The greenshank belongs to the same tringa genus as wood sandpiper but is much larger and much more common. In fact some even nest in Scotland while the rest breed in boggy pine forests of northern Europe. This is terrain favoured by the woodie, for whom it is described as taiga, so I guess the greenshank likes taiga too. "The wonderful thing about taiga is that taiga is..." Sorry, couldn't resist. As befits waders, both species need their trees punctuated by water.
At Rutland’s lagoons today one bird was on its way back to Africa or may have been near the end of its travels. A few hardy individuals do spend the winter in our more sheltered western estuaries. The lagoons also held several ruff, a wader that is pretty much in a class of its own. The male’s extravagant breeding plumage, especially the neck feathers, named the species from the item of clothing that ruff more readily brings to mind.
Now, why was I at Rutland? Er... Oh, yes! The British Birdwatching Fair, whose theme the last three years has been critically endangered birds, like Balearic shearwater. 2009’s focus is on birds that have been lost and may yet be found. Now, isn't that an awesome thought? For all our take-over of the planet it’s still possible that species not seen for decades may yet be around.

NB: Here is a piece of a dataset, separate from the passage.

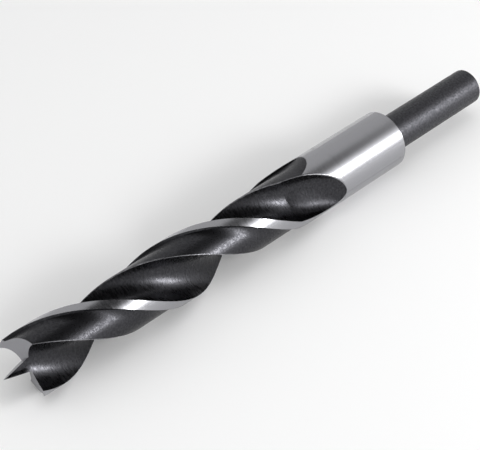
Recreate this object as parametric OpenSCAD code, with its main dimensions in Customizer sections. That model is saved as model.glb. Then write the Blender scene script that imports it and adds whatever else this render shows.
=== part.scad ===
// Brad point drill bit with two flutes and a reduced shank, lying on its side along +X.
// The origin is the centre of the shank's end face and the brad points along +X.

/* [Body] */
// Cutting diameter over the margins
cut_d = 16; // [14:0.5:20]
// Length from the end of the shank to the brad's point
total_len = 162.5; // [150:0.5:190]
// Diameter of the reduced shank
shank_d = 10; // [6:0.5:12]
// Length of the reduced shank
shank_len = 35.7; // [25:0.1:45]
// Chamfer on the end of the shank
shank_chamfer = 0.7; // [0.2:0.1:1.5]
// Chamfer on the shoulder of the collar
shoulder_chamfer = 0.25; // [0.1:0.05:0.6]

/* [Flutes] */
// Axial length of one full turn of the flutes
pitch = 82.8; // [70:0.2:100]
// Thickness of metal left between the two flutes
web = 2.25; // [1.8:0.1:3]
// Radius of the round bottom of a flute
flute_r = 6.15; // [5.8:0.05:6.6]
// Diameter behind the margins, over the body clearance
clearance_d = 13.8; // [13:0.1:14.4]
// Width of a margin round the body, in degrees
margin_deg = 18.6; // [12:0.2:24]
// Loss of diameter along the fluted part, so that the bit doesn't bind
back_taper = 0.04; // [0.02:0.01:0.1]
// Width of the broken edge along each heel
heel_break = 0.3; // [0.1:0.05:0.6]

/* [Run-out] */
// Depth below the brad's point at which the flutes have run out
flute_end = 103.7; // [95:0.1:106]
// Radius of the disc cutter, whose rise ends each flute
cutter_r = 24.5; // [20:0.5:40]
// Slope at which the cutter starts to rise, which leaves a crease across the flute
entry_deg = 5; // [0:0.5:10]
// Depth below the brad's point at which the body clearance has run out
clearance_end = 98.9; // [90:0.1:100]
// How far the end of the clearance curves back at the heel
clearance_curve = 6; // [0:0.5:8]
// How far the flutes straighten as the cutter leaves, in degrees
straighten_deg = 31; // [0:1:45]
// Length over which they straighten
straighten_len = 16.8; // [10:0.1:20]

/* [Point] */
// Depth of the two spurs below the brad's point
spur_depth = 4.6; // [3.5:0.1:5.5]
// Depth below the brad's point of the middle of the ground face
grind_depth = 6.5; // [6:0.1:8]
// Radius of the hollow ground along each lip
lip_hollow_r = 38; // [20:1:60]
// Relief angle behind each lip
relief_deg = 8.8; // [5:0.2:14]
// Angle of each flank of the brad to the axis
brad_flank_deg = 13.5; // [10:0.5:20]
// Turn of the brad's flanks from square to the lip
brad_skew_deg = 40; // [30:1:50]
// Length of the edge across the brad's point
brad_edge = 0.25; // [0.2:0.05:0.8]

/* [Resting] */
// Roll of the bit as it lies, where 90 has the two lips level
lay_roll = 83; // [0:1:180]

/* [Hidden] */

black_oxide = "#2b2b2e";
ground_steel = "#a9a9ad";
body_r = cut_d / 2;
clearance_r = clearance_d / 2;
shank_r = shank_d / 2;
shoulder_z = shank_len;
// Distance of the flute's round centre from the axis, before the cutter rises
flute_c = web / 2 + flute_r;
// Half angles from the middle of a flute to its lip edge and to its heel edge
lead_half = acos((body_r * body_r + flute_c * flute_c - flute_r * flute_r) / (2 * body_r * flute_c));
// The middle of a flute, behind the lip edge of the land before it
flute_mid = 180 - lead_half;
// The cutter's whole rise, from full depth to out of the metal
full_rise = body_r - web / 2;
// A sliver of flute is left at the last ring, so that the ring's points stay apart
last_sliver = 0.12;
last_rise = full_rise - last_sliver;
flute_full = flute_end - run_length(full_rise, entry_deg);
last_depth = flute_full + run_length(last_rise, entry_deg);
// The fluted blank reaches this far into the collar, to join it through solid metal
blank_into = 1.2;
// The clearance's step under the margin, and the length over which a cutter runs it out
clearance_step = body_r - clearance_r;
clearance_run = run_length(clearance_step, 0);
// Rings stand about this far apart along the flutes and in the run-out
ring_gap = 1.45;
run_gap = 1.15;
// The blank starts this far beyond the brad's point, and the end grind cuts it back
blank_over = 0.5;
// The grinds reach this far above the brad's point and past the spurs
grind_above = 6;
grind_beyond = 4;
margin_points = 4;
clearance_points = 8;
flute_points = 15;
arc_points = 12;
round_fn = 96;

// The length over which the cutter rises so far, when it starts at a slope
function run_length(height, slope_deg) =
    sqrt(pow(cutter_r, 2) - pow(cutter_r * cos(slope_deg) - height, 2)) - cutter_r * sin(slope_deg);

// The cutter's rise at a depth past its start
function rise(depth, start, slope_deg) =
    depth <= start ? 0
        : cutter_r * cos(slope_deg) - sqrt(pow(cutter_r, 2) - pow(cutter_r * sin(slope_deg) + depth - start, 2));

// The lip edge's angle round the axis at a depth, nought at the spurs
function lead_angle(depth) =
    let (straight = max(0, depth - flute_end + straighten_len) / straighten_len)
    -360 * (depth - spur_depth) / pitch + straighten_deg * straight;

function outer_r(depth) = body_r - back_taper / 2 * max(0, depth) / flute_end;

// The radius over the body clearance, which runs out sooner towards the heel
function land_r(depth, share) =
    let (start = clearance_end - clearance_run - clearance_curve * pow(share, 2))
    depth - start >= clearance_run ? outer_r(depth)
        : min(outer_r(depth), clearance_r + rise(depth, start, 0));

function polar(r, angle) = [r * cos(angle), r * sin(angle)];

// Half the web is thinned away towards the brad's point
function thinning(depth) = (web - brad_edge) / 2 * (1 - min(1, max(0, depth) / grind_depth));

// One land and the flute behind it, from the lip edge on, as [radius, angle behind the lip edge]
function half_section(depth) =
    let (
        c = flute_c + min(last_rise, rise(depth, flute_full, entry_deg)),
        ro = outer_r(depth),
        rh = land_r(depth, 1),
        lead = acos((ro * ro + c * c - flute_r * flute_r) / (2 * ro * c)),
        heel = acos((rh * rh + c * c - flute_r * flute_r) / (2 * rh * c)),
        heel_dir = 360 + atan2(-rh * sin(heel), rh * cos(heel) - c),
        lead_dir = atan2(ro * sin(lead), ro * cos(lead) - c),
        broken = min(heel_break * 180 / PI, (heel_dir - lead_dir) * flute_r / 4),
        land_from = lead - lead_half,
        land_to = flute_mid - heel - broken / rh,
        flute_from = heel_dir - broken / flute_r
    )
    concat(
        [for (i = [0:margin_points - 1])
            [ro, land_from + (margin_deg - land_from) * i / (margin_points - 1)]],
        [for (i = [0:clearance_points])
            let (share = i / clearance_points, first = margin_deg + 1)
            [land_r(depth, share), first + (land_to - first) * share]],
        [for (i = [0:flute_points])
            let (
                dir = flute_from + (lead_dir - flute_from) * i / (flute_points + 1),
                p = [c + flute_r * cos(dir), flute_r * sin(dir)],
                off = atan2(p[1], p[0]),
                near = max(0, cos(90 * min(1, abs(off) / 42)))
            )
            [norm(p) - thinning(depth) * near * near, flute_mid + off]]
    );

function ring(depth) =
    let (half = half_section(depth))
    [for (side = [0, 180], p = half)
        let (xy = polar(p[0], lead_angle(depth) + side - p[1]))
        [xy[0], xy[1], total_len - depth]];

function steps(from, to, gap) =
    let (n = ceil((to - from) / gap))
    [for (i = [1:n]) from + (to - from) * i / n];

// The milled blank: rings of the section, twisted along the axis and closed at both ends
module fluted_blank() {
    depths = concat(
        [-blank_over],
        steps(-blank_over, flute_full, ring_gap),
        steps(flute_full, last_depth, run_gap),
        [last_depth + blank_into]);
    rings = [for (d = depths) ring(d)];
    n = len(rings[0]);
    last = len(rings) - 1;
    points = [for (r = rings, p = r) p];
    sides = [for (k = [0:last - 1], i = [0:n - 1])
        let (a = k * n + i, b = k * n + (i + 1) % n)
        each [[a, b + n, b], [a, a + n, b + n]]];
    polyhedron(points, concat([[for (i = [0:n - 1]) i]], sides, [[for (i = [n - 1:-1:0]) last * n + i]]));
}

// The hollow ground face's profile in the plane of a lip, from beyond the axis to the spur
function relief_profile() =
    let (
        middle = [0, grind_depth],
        spur = [body_r, spur_depth],
        chord = spur - middle,
        half = norm(chord) / 2,
        up = atan2(chord[1], chord[0]) + 90,
        centre = (middle + spur) / 2 - sqrt(lip_hollow_r * lip_hollow_r - half * half) * polar(1, up),
        to = atan2(spur[1] - centre[1], spur[0] - centre[0])
    )
    concat(
        [[centre[0], -grind_above]],
        [for (i = [0:arc_points]) centre + lip_hollow_r * polar(1, 90 + (to - 90) * i / arc_points)],
        [[body_r + grind_beyond, spur_depth], [body_r + grind_beyond, -grind_above]]);

// The metal that one grind takes off, in a frame whose depth points down the axis
module grinding_pass() {
    below = grind_depth + grind_beyond;
    slope = tan(brad_flank_deg);
    intersection() {
        rotate([relief_deg, 0, 0])
            rotate([90, 0, 0])
                linear_extrude(height = 4 * cut_d, center = true)
                    polygon([for (p = relief_profile()) [p[0], p[1] * cos(relief_deg)]]);
        rotate([0, 0, brad_skew_deg])
            rotate([90, 0, 0])
                linear_extrude(height = 4 * cut_d, center = true)
                    polygon([[-slope * grind_above, -grind_above], [slope * below, below],
                        [2 * cut_d, below], [2 * cut_d, -grind_above]]);
    }
}

module fluted_body() {
    color(black_oxide)
        difference() {
            fluted_blank();
            for (side = [0, 180])
                rotate([0, 0, side]) translate([0, 0, total_len]) rotate([180, 0, 0]) grinding_pass();
        }
}

module collar() {
    top = total_len - last_depth;
    color(ground_steel) {
        translate([0, 0, shoulder_z + shoulder_chamfer])
            cylinder(r = body_r, h = top - shoulder_z - shoulder_chamfer, $fn = round_fn);
        translate([0, 0, shoulder_z])
            cylinder(r1 = body_r - shoulder_chamfer, r2 = body_r, h = shoulder_chamfer, $fn = round_fn);
    }
}

module shank() {
    color(black_oxide) {
        cylinder(r1 = shank_r - shank_chamfer, r2 = shank_r, h = shank_chamfer, $fn = round_fn);
        translate([0, 0, shank_chamfer])
            cylinder(r = shank_r, h = shoulder_z - shank_chamfer, $fn = round_fn);
    }
}

module drill_bit() {
    rotate([0, 90, 0])
        rotate([0, 0, lay_roll]) {
            fluted_body();
            collar();
            shank();
        }
}

drill_bit();
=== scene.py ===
"""A brad point drill bit of 16 mm on a pale studio floor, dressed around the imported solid.

The bit's skin is worked out in millimetres, standing on its shank end, and then laid along +X.
"""

from math import acos, atan2, ceil, cos, degrees, hypot, pi, radians, sin, sqrt, tan

import bmesh
import bpy
from mathutils import Matrix, Vector


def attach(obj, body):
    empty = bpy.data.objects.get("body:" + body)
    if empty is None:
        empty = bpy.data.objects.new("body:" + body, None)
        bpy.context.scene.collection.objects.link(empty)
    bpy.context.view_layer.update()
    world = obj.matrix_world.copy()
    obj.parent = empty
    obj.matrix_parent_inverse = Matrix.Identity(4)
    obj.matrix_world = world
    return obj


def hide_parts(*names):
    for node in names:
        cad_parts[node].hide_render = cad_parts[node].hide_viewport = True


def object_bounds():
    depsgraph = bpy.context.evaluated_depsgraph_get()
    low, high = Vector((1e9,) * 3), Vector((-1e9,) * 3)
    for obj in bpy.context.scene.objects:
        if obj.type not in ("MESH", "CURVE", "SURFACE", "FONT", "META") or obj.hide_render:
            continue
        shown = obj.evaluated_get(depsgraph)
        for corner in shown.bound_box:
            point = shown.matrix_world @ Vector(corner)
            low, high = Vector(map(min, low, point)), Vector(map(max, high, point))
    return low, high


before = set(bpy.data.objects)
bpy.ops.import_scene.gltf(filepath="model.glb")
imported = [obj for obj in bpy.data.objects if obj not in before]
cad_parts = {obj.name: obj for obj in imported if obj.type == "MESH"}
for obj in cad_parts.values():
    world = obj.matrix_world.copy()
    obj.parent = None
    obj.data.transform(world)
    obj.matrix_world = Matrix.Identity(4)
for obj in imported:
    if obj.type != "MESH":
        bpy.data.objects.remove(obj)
cad_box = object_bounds()

MM = 0.001

# Body, in millimetres and degrees
CUT_D = 16.0
TOTAL_LEN = 162.5
SHANK_D = 10.0
SHANK_LEN = 35.7
SHANK_CHAMFER = 0.7
SHOULDER_CHAMFER = 0.25

# Flutes
PITCH = 82.8
WEB = 2.25
FLUTE_R = 6.15
CLEARANCE_D = 13.8
MARGIN_DEG = 18.6
STEP_DEG = 1.0
BACK_TAPER = 0.04
HEEL_ROUND = 0.3
FOOT_ROUND = 2.2
FOOT_START = 0.8

# Run-out
FLUTE_END = 103.7
CUTTER_R = 24.5
ENTRY_DEG = 5.0
CLEARANCE_END = 98.9
CLEARANCE_CURVE = 6.0
STRAIGHTEN_DEG = 31.0
STRAIGHTEN_LEN = 16.8
LAST_SLIVER = BACK_TAPER / 2 + 0.004
CREASE_DEG = 24.0
LIFT_SKEW = 1.6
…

The Cebu flowerpecker is a case in point, presumed extinct early last century but rediscovered in 1992. BirdLife has identified 47 other birds for which we should not yet give up hope.

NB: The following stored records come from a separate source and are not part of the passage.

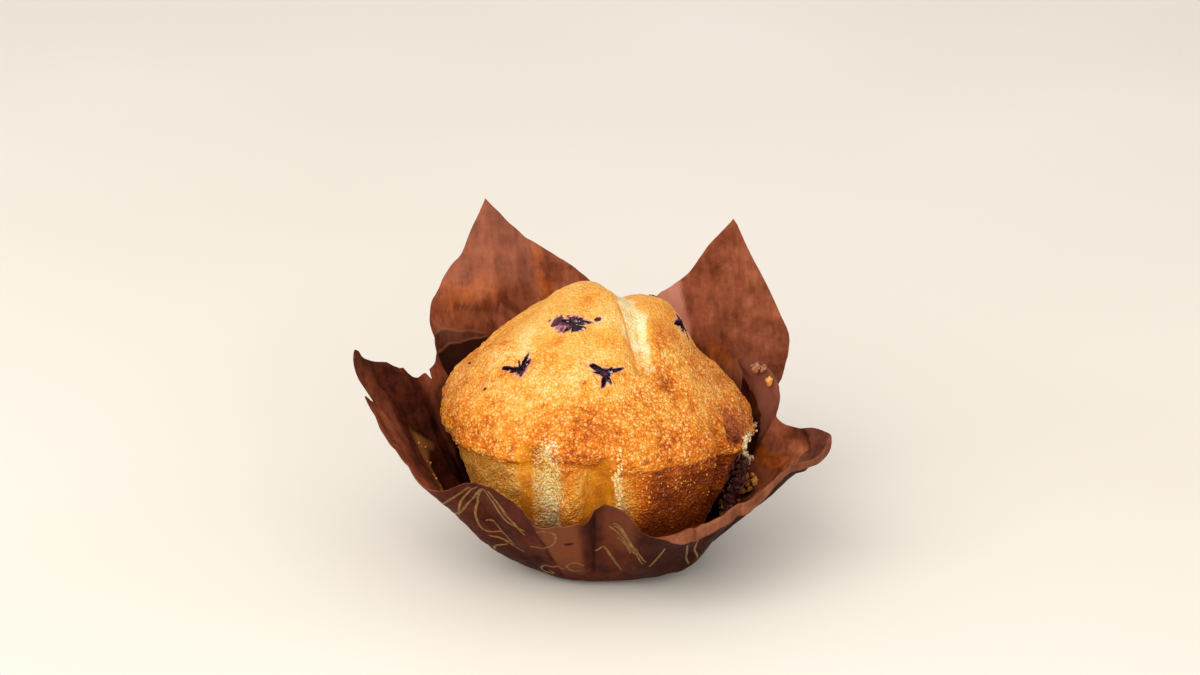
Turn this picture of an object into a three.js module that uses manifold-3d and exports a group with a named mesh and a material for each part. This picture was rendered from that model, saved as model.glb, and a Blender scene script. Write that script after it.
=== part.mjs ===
// A baked berry muffin sitting in an opened tulip case folded from one square sheet of baking paper.
// Millimetres, +Z up. The case stands on its flat base at z = 0, centred on the Z axis, front toward -Y.
import * as THREE from "three";
import Module from "manifold-3d";

const wasm = await Module();
wasm.setup();

// Overall sizes
const PAPER = 0.5; // thickness of the case wall
const GAP = 0.3; // clear space kept between pieces
const BASE_RADIUS = 21.0; // flat part of the case's base
const BERRY_RADIUS = 4.6; // a baked berry
const BERRY_DEPTH = 0.8; // how far a berry's top lies under the crust

// Mesh density
const CASE_COLUMNS = 120;
const WALL_ROWS = 10;
const LIP_ROWS = 3;
const MUFFIN_COLUMNS = 72;

const DEG = Math.PI / 180;
const wrap = (d) => ((((d + 180) % 360) + 360) % 360) - 180;
const clamp01 = (x) => Math.min(1, Math.max(0, x));
const bell = (d, w) => Math.exp(-((d / w) ** 2));

function step(a, b, x) {
  const t = clamp01((x - a) / (b - a));
  return t * t * (3 - 2 * t);
}

function softMax(a, b, k) {
  const h = clamp01(0.5 + (0.5 * (a - b)) / k);
  return b + (a - b) * h + k * h * (1 - h);
}

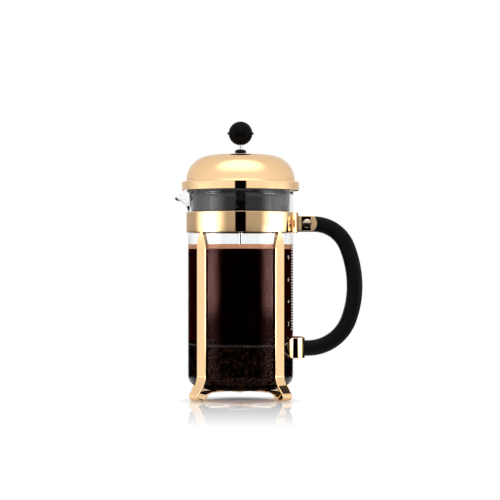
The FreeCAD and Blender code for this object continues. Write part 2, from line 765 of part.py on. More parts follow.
def main():
    """Builds and writes every sub-part."""
    os.makedirs(OUT, exist_ok=True)
    upper = u_strap(-45, 0)
    lower = u_strap(45, STRAP_JOGGLE)
    plate = spiral_plate()
    sub_parts = {
        "glass_beaker": glass_beaker(),
        "strap_upper": upper,
        "strap_lower": lower,
        "base_rivet": base_rivet(),
        "frame_band": frame_band(),
        "handle_bracket": handle_bracket((upper, lower)),
        "handle": handle(),
        "clamp_screw": clamp_screw(),
        "clamp_nut": clamp_nut(),
        "lid_dome": lid_dome(),
        "lid_insert": lid_insert(),
        "rod_bushing": rod_bushing(),
        "bushing_nut": bushing_nut(),
        "plunger_rod": plunger_rod(),
        "knob_upper": knob_upper(),
        "knob_lower": knob_lower(),
        "knob_insert": knob_insert(),
        "rod_nut": rod_nut(),
        "spiral_plate": plate,
        "edge_coil": edge_coil(plate),
        "mesh_filter": mesh_filter(),
        "cross_plate": cross_plate(),
    }
    for name, shape in sub_parts.items():
        export(name, shape)


main()
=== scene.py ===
"""A one-litre french press: glass beaker, plated strap frame, black handle, domed lid and plunger.

Sizes in the classes are in millimetres, in the row frame: the beaker's axis is Z, the feet stand on Z = 0,
the handle points along +X and the pouring spout along -X. Meshes are written in metres.
"""

import json
import logging
import math
from collections.abc import Callable, Sequence
from dataclasses import dataclass
from enum import Enum

import bmesh
import bpy
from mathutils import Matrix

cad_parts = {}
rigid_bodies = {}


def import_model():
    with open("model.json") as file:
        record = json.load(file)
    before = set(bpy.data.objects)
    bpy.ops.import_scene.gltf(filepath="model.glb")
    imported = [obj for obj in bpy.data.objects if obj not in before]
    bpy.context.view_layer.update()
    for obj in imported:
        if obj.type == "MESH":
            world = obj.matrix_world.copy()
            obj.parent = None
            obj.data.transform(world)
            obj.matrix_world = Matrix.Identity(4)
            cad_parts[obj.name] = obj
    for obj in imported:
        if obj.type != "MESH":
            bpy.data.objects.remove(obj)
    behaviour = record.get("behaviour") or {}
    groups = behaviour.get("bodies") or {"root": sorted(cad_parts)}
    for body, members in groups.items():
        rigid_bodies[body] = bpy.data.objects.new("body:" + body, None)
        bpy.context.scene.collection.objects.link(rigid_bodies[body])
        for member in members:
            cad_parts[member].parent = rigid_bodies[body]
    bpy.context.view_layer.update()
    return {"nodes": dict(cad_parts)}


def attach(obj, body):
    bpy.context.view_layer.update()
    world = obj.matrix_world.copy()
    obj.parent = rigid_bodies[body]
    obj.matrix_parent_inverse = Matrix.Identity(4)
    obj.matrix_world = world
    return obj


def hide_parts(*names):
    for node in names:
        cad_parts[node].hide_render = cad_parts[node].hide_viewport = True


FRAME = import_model()

MM = 0.001
Point = tuple[float, float, float]
Flat = tuple[float, float]
Shade = tuple[float, float, float, float]
Box = tuple[float, float, float, float]

log = logging.getLogger("french_press")


class Body(Enum):
    """The moving bodies that pieces ride on."""

    FRAME = "frame"
    BEAKER = "beaker"
    GUIDE = "guide"
    LID = "lid"
    PLUNGER = "plunger"


class Slot(Enum):
    """The record's material slots, listed here; no piece is filed under them."""

    PLATED = "plated_steel"
    GLASS = "glass"
    HANDLE = "handle_plastic"
    LINER = "liner_plastic"
    KNOB = "knob_plastic"
    ROD = "rod_steel"
    FILTER = "filter_steel"


# ---- node trees -------------------------------------------------------------------------------------


class NodeWork:
    """Nodes and links added to one tree."""

    prefix = "ShaderNode"

    def __init__(self, tree: bpy.types.NodeTree) -> None:
        """Takes the tree to work on."""
        self.tree = tree

    def node(self, kind: str, **settings: object) -> bpy.types.Node:
        """Adds a node.

        Args:
            kind: the node's type name after the prefix.
            **settings: node properties to set.

        Returns:
            The new node.
        """
        made = self.tree.nodes.new(self.prefix + kind)
        for key, value in settings.items():
            setattr(made, key, value)
        return made

    def link(self, start: bpy.types.NodeSocket, end: bpy.types.NodeSocket) -> None:
        """Joins an output socket to an input socket."""
        self.tree.links.new(start, end)

    def maths(self, operation: str, *terms: object) -> bpy.types.NodeSocket:
        """One arithmetic step.

        Args:
            operation: the Math node's operation.
            *terms: sockets or numbers, in the node's order.

        Returns:
            The result's socket.
        """
        made = self.tree.nodes.new("ShaderNodeMath")
        made.operation = operation
        for target, term in zip(made.inputs, terms):
            if isinstance(term, bpy.types.NodeSocket):
                self.link(term, target)
            else:
                target.default_value = term
        return made.outputs["Value"]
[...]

I met Erik Hirschfeld, who operates just the other side of the knife-edge. He edits the Rare Birds Yearbook, which summarises the state of play for the 190 critically endangered species. I bid for this in the Birdfair’s auction but was seriously beaten out of contention. Good on whoever ended up with it!
PS. While writing this, I glanced out of the window to see a hobby hawking insects – yet another first for Redditch.